--- begin ---
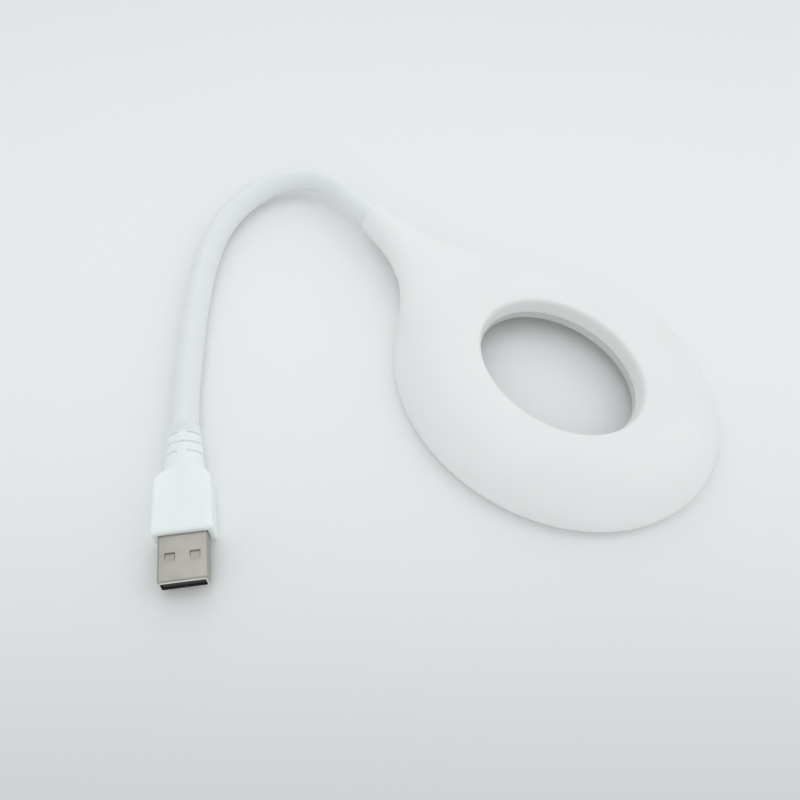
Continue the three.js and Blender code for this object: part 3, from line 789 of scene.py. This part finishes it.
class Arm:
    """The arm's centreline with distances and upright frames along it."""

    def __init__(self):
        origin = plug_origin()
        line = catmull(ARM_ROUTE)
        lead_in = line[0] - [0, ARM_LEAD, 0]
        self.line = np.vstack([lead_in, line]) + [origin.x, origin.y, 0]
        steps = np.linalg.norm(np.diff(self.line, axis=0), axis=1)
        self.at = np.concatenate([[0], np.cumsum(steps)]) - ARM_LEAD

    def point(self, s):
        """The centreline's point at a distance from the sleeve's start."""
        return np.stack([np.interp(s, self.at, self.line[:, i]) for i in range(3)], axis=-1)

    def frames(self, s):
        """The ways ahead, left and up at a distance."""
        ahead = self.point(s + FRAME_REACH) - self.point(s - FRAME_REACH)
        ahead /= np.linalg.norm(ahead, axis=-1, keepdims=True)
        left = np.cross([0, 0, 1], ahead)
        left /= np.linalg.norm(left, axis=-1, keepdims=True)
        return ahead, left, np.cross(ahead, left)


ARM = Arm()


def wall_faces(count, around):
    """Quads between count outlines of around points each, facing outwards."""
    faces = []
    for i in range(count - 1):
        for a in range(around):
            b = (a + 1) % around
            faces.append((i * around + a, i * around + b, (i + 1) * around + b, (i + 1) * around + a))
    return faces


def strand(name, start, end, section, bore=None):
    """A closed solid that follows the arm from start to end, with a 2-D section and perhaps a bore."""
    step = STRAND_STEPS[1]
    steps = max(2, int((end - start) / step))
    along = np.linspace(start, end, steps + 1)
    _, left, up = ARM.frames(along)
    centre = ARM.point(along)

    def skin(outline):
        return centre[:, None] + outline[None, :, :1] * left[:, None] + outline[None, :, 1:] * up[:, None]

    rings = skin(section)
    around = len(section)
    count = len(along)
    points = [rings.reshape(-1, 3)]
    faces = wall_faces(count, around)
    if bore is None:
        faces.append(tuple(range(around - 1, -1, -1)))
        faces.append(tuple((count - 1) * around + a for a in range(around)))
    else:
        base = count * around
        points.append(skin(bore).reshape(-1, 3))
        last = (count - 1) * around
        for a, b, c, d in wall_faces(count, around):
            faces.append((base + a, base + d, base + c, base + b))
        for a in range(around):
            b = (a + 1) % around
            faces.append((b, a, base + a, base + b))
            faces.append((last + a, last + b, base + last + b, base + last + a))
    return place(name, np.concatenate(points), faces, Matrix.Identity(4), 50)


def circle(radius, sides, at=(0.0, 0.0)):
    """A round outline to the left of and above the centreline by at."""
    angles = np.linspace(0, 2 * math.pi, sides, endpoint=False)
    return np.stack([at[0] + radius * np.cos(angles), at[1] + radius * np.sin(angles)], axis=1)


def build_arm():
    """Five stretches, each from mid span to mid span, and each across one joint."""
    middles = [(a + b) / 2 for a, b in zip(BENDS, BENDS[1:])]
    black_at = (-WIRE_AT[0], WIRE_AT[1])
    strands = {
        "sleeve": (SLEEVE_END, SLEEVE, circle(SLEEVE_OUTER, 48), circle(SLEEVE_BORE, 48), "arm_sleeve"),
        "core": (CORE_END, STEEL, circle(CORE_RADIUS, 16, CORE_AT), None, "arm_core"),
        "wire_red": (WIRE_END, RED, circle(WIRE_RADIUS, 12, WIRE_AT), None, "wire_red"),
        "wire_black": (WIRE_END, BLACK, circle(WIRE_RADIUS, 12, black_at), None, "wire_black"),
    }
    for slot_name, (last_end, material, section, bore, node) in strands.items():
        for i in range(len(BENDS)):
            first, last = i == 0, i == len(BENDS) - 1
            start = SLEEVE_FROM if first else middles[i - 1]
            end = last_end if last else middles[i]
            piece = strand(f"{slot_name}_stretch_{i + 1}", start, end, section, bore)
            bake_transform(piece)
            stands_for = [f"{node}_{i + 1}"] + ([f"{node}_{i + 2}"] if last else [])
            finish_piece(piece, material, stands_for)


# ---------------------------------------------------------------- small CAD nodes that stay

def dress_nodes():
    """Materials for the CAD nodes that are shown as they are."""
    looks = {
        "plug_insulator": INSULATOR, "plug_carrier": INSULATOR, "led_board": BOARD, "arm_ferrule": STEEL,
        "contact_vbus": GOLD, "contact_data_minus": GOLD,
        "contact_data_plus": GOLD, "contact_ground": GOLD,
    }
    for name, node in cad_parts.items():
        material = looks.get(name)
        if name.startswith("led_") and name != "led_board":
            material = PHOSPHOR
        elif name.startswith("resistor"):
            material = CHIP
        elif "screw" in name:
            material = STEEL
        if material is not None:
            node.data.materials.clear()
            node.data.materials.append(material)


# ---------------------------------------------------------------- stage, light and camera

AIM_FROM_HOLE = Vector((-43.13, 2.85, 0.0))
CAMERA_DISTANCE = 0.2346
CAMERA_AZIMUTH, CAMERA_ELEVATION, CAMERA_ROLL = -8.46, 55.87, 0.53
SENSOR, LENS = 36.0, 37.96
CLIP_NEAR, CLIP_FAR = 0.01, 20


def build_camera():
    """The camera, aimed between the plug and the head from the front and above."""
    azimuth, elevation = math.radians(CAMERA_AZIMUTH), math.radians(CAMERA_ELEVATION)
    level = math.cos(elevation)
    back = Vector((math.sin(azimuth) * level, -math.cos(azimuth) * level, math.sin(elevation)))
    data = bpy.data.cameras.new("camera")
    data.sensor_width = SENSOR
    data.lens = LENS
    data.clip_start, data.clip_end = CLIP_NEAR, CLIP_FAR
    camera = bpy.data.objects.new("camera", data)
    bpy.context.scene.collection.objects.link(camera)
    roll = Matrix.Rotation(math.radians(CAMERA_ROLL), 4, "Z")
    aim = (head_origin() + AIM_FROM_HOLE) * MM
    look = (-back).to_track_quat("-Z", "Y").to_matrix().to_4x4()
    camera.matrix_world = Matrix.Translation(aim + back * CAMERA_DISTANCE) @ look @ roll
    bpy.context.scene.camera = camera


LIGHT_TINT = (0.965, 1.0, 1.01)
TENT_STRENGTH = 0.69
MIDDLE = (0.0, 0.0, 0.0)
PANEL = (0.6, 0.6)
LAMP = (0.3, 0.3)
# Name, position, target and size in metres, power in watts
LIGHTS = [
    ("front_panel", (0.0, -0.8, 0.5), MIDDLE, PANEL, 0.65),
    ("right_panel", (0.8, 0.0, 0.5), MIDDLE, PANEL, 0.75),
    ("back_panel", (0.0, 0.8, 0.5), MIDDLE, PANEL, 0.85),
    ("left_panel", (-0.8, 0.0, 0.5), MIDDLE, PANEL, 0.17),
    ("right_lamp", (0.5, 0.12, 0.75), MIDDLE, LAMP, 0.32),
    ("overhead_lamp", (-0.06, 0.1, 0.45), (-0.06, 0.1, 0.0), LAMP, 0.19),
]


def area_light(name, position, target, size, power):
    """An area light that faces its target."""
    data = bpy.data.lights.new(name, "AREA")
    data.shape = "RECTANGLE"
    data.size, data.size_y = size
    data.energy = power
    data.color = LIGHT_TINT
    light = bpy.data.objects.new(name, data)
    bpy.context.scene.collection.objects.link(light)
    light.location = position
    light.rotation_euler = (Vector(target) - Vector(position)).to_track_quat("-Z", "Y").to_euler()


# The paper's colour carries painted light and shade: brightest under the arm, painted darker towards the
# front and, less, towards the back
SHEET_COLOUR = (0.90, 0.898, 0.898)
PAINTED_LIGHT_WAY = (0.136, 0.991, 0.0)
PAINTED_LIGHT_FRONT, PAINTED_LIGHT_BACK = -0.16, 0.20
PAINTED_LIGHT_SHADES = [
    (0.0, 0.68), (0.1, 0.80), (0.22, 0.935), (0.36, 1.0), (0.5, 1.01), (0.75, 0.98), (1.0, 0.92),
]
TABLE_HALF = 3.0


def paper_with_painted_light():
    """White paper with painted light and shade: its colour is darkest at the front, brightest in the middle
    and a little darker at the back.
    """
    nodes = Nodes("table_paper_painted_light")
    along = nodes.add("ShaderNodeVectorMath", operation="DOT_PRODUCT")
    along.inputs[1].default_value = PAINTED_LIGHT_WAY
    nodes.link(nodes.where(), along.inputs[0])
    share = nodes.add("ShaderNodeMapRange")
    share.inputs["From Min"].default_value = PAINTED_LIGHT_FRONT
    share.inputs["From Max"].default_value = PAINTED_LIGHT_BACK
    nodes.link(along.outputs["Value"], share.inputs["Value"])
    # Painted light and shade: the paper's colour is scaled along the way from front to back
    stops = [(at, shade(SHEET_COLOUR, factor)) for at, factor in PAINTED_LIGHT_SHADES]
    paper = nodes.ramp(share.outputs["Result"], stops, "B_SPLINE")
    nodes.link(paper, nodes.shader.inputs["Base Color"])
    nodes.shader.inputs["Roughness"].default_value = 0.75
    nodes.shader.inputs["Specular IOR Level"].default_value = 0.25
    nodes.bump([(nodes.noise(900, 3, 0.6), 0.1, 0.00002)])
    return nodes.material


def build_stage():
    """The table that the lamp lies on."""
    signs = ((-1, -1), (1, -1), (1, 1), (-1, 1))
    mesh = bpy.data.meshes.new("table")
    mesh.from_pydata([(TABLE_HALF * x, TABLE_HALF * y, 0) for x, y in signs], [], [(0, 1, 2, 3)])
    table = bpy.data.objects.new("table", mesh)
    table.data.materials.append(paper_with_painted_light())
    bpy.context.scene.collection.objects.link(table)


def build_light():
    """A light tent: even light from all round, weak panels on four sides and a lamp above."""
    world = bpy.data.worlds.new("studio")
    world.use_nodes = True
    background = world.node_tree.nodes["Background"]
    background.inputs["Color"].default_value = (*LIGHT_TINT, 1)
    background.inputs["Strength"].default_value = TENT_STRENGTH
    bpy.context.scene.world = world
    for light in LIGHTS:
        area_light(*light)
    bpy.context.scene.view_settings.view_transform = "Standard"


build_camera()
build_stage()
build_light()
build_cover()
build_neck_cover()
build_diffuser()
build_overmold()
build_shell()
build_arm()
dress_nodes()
--- end ---
Lines from the start of the material above through the line containing "return np.stack([np.interp(s, self.at, self.line[:, i])" are to be duplicated exactly, and only those.

**Response**:
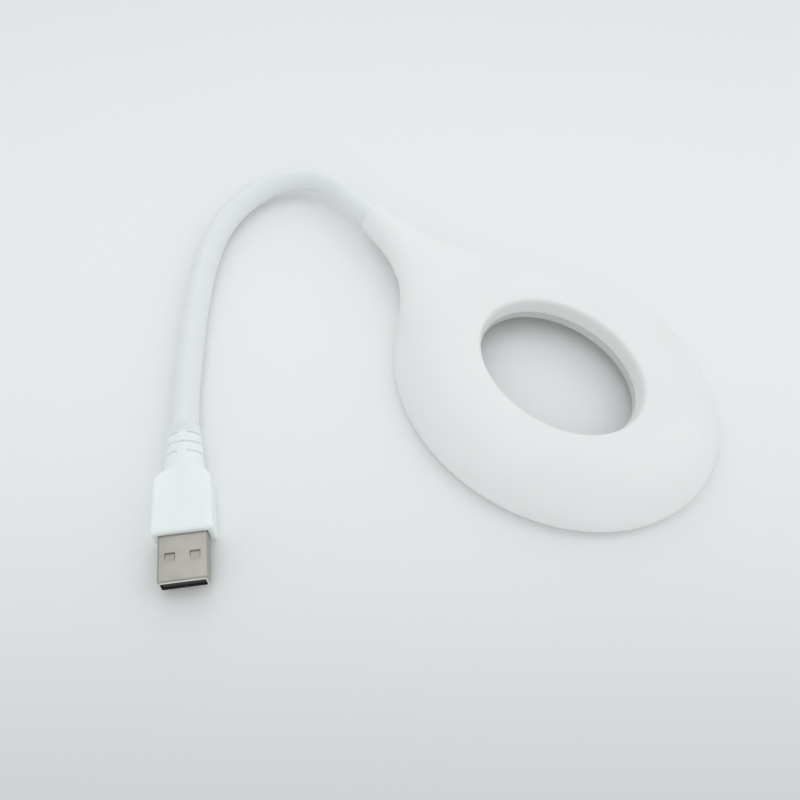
Continue the three.js and Blender code for this object: part 3, from line 789 of scene.py. This part finishes it.
class Arm:
    """The arm's centreline with distances and upright frames along it."""

    def __init__(self):
        origin = plug_origin()
        line = catmull(ARM_ROUTE)
        lead_in = line[0] - [0, ARM_LEAD, 0]
        self.line = np.vstack([lead_in, line]) + [origin.x, origin.y, 0]
        steps = np.linalg.norm(np.diff(self.line, axis=0), axis=1)
        self.at = np.concatenate([[0], np.cumsum(steps)]) - ARM_LEAD

    def point(self, s):
        """The centreline's point at a distance from the sleeve's start."""
        return np.stack([np.interp(s, self.at, self.line[:, i]) for i in range(3)], axis=-1)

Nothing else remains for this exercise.